The world in Zelda Wii-U looks open. Like, REAL open. Like, you can literally go anywhere. It also looks sort of empty, which I feel is an inherent problem with this style of overworld design. See, whilst the world in LoZ was open ended in the sense that you could approach the game in any multitude of ways it still restricted the player to the boundaries of the screen. This meant that each screen could (and usually did) have enemies, there was never really a dull moment. Due to the scale of the world in Zelda Wii-U (as well as the truly open ended approach) it is a lot harder to create adversity everywhere. Now as a designer, you have to worry about things like enemies following the player to areas they aren't meant to be, or running the risk of enemies being so scarce and spaced out that they're really easy to avoid. And now with it being so open it's not as if enemies really CAN present a reliable obstacle, it's going to be a lot easier for players to run around them and avoid confrontation. And considering the player is going to be focused on heading to their destination that's precisely what they'll end up doing a lot of the time.

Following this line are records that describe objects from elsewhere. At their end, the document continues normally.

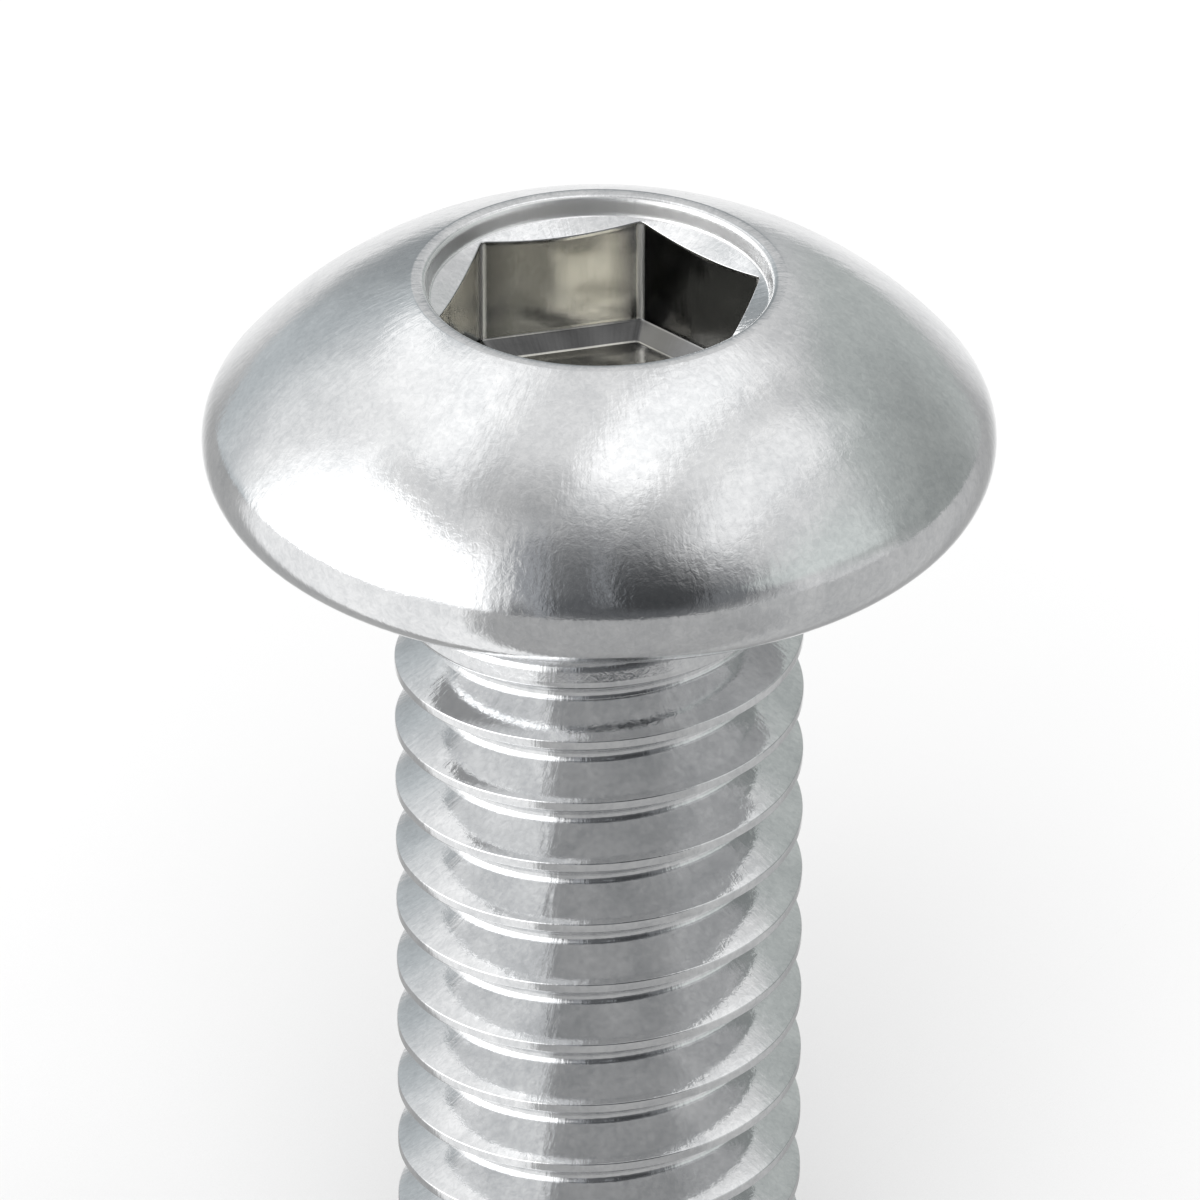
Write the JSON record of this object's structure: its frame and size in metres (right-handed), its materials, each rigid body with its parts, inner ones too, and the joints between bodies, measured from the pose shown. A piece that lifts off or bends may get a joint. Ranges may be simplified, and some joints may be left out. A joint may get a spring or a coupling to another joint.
{
  "type": "button head screw",
  "caption": "Button head socket screw with a low domed head, rounded rim, hexagon socket and a full-length right-hand metric thread.",
  "frame": {"origin": "middle of the bearing face under the head", "axes": "+Z along the screw's axis, out of the head; a corner of the hexagon socket lies towards +X"},
  "size_m": [0.0056, 0.0056, 0.0096],
  "materials": {
    "bright_steel": "bright, softly polished, with a fine grain"
  },
  "bodies": {
    "root": {"button_head_screw": "bright_steel"}
  },
  "joints": []
}
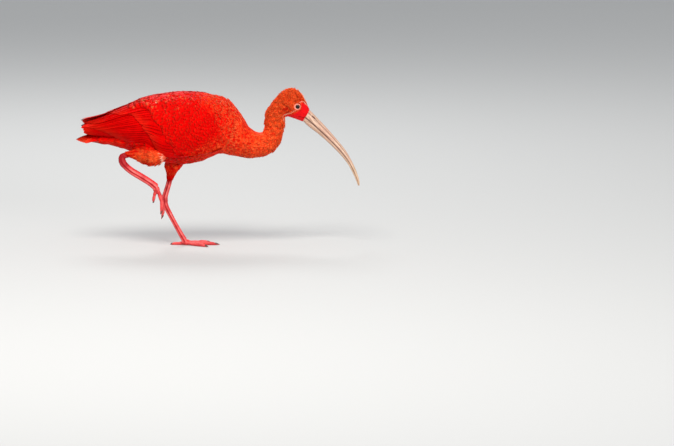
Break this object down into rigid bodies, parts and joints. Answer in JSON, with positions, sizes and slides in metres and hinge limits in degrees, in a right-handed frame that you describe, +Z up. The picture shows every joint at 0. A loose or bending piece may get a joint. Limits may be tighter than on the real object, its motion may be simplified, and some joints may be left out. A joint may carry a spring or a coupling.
{
  "type": "scarlet ibis model",
  "caption": "Life-size still model of a wading scarlet ibis: one leg down, one raised, wings folded, neck drawn in, long curved bill lowered.",
  "frame": {"origin": "middle of the standing foot's sole, on the floor", "axes": "+X forward, towards the bill; +Y to the bird's own left; +Z up"},
  "size_m": [0.4759, 0.1086, 0.265],
  "materials": {
    "body_plumage": "small soft overlapping feathers, red, with lighter orange-red tips on the breast",
    "neck_plumage": "short dense orange-red feathers",
    "wing_plumage": "smooth deep red flight feathers and coverts, black at the tips of the outer primaries",
    "bill_horn": "pale pinkish horn, satin",
    "leg_skin": "salmon pink scaly skin, satin",
    "eye": "dark brown, wet gloss"
  },
  "bodies": {
    "root": {"torso": "body_plumage", "neck_lower": "neck_plumage", "neck_middle": "neck_plumage", "neck_upper": "neck_plumage", "head": "neck_plumage", "eye_right": "eye", "eye_left": "eye", "bill_upper": "bill_horn", "bill_lower": "bill_horn", "wing_right": "wing_plumage", "wing_left": "wing_plumage", "tail": "wing_plumage", "thigh_right": "neck_plumage", "thigh_left": "body_plumage", "shank_right": "leg_skin", "shank_left": "leg_skin", "tarsus_right": "leg_skin", "tarsus_left": "leg_skin", "foot_right": "leg_skin", "foot_left": "leg_skin"}
  },
  "joints": []
}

See, since the player didn't have a destination in mind in the original Zelda it was conflict and adversity that drove them forward. Now it seems like enemies will serve only to hinder the player or else provide some short bursts of action to spice up the otherwise uneventful journey.
I think it's important to recognize that two games can share the same structure and goals but still instill completely different senses in the player based on something as simple as how an overworld is designed and presented. It's important, then, to pay close attention to every component of a game; to make sure it's all working towards the same theme.
You know, that thing I praised the original game's team for doing.